Новорусановцы охотно рассказывали об истории села. В некоторых случаях источник знаний был очевиден — книга Кузнецова. В некоторых казалось, что за словами респондентов стоит какое-то незаписанное предание. В рассказах периоды с определенным историческим сюжетом сочетались с провалами, иногда достигающими десятилетий. Начиная с дореволюционной жизни имения Кондоиди, респонденты переходили к коллективизации и созданию колхозов, войне. Послевоенная история представлена личными или родительскими воспоминаниями, где семейная история сочетается с важными для села событиями — открытие Дома культуры в конце 1960‐х, преображение села в 1990–2000‐х годах (передача ДК церкви, появление общины старообрядцев, ремонт памятника Великой Отечественной войне). Восстание и вообще период времени между барской усадьбой и колхозами попадал в «темную зону». И о бандах, и о ранних коммунарах приходилось спрашивать специально, рассказы были довольно отрывочны. Кроме того, в ответ на прямые вопросы о восстании респонденты переходили на понятные им темы (в первую очередь на историю коллективизации).
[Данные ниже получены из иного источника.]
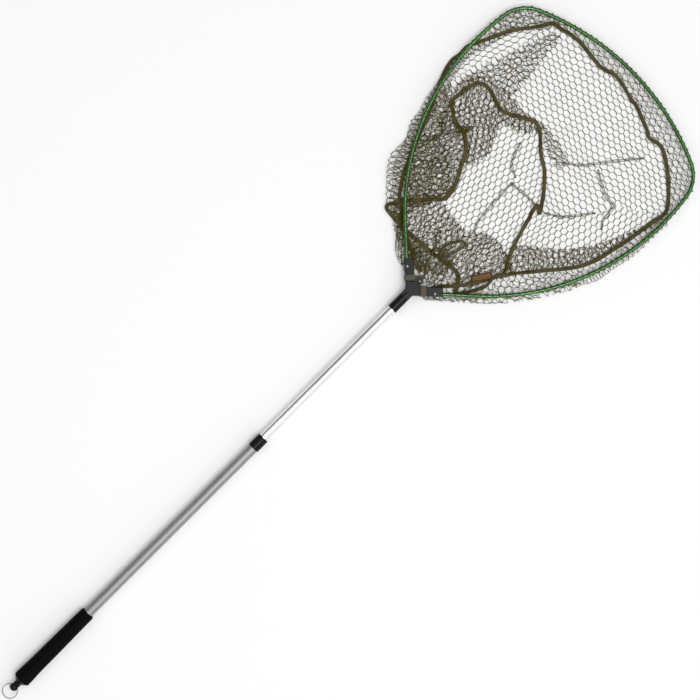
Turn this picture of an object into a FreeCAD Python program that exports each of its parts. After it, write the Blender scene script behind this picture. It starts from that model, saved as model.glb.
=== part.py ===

Тем не менее наличие коммуны создавало определенный каркас воспоминаний, главным содержанием которых были именно семейные конфликты. Так, рассказывая о первых годах коммуны, один из потомков коммунаров практически не вспоминает деталей быта, но помнит о борьбе за возможность получить образование. Оказывается, коммуна обладала связями, позволявшими отправлять детей учиться в самые престижные вузы Москвы и Ленинграда. Коммунарская элита этим пользовалась, рядовым членам везло реже. Возмущенные этим дяди респондента поставили ультиматум руководству коммуны: либо их отправляют учиться, либо они выходят из коммуны. Результат конфликта остался неясен.
Другой пример: со слов бывшей учительницы новорусановской школы, в коммуне существовало жесткое разделение между семьями основателей — «аристократией» (жили в барской усадьбе) и рядовыми членами (жили в бараках при усадьбе). Конфликт между основателями стал одной из причин написания воспоминаний И. В. Кузнецова: «Ну они вот, знаете, и в коммуне еще были, вот Шамшины и Шестаковы (речь идет о Кузнецовых. — Н. Л.), наверно. Они как-то тоже между собой делили власть. И вот один одно рассказывает про коммуну, а другой — другое. И вот как-то недавно… ну как недавно, это еще я работала, даже не знаю, в каком это приблизительно году… ну вот 90‐е это. Приезжал Шестаков, у него своя история. Он подарил свою книгу — вот тут, в школе, должна быть. Вот история коммуны „Дача“, у него там фотографии, и все. А вот Шамшины, они трактуют по-другому».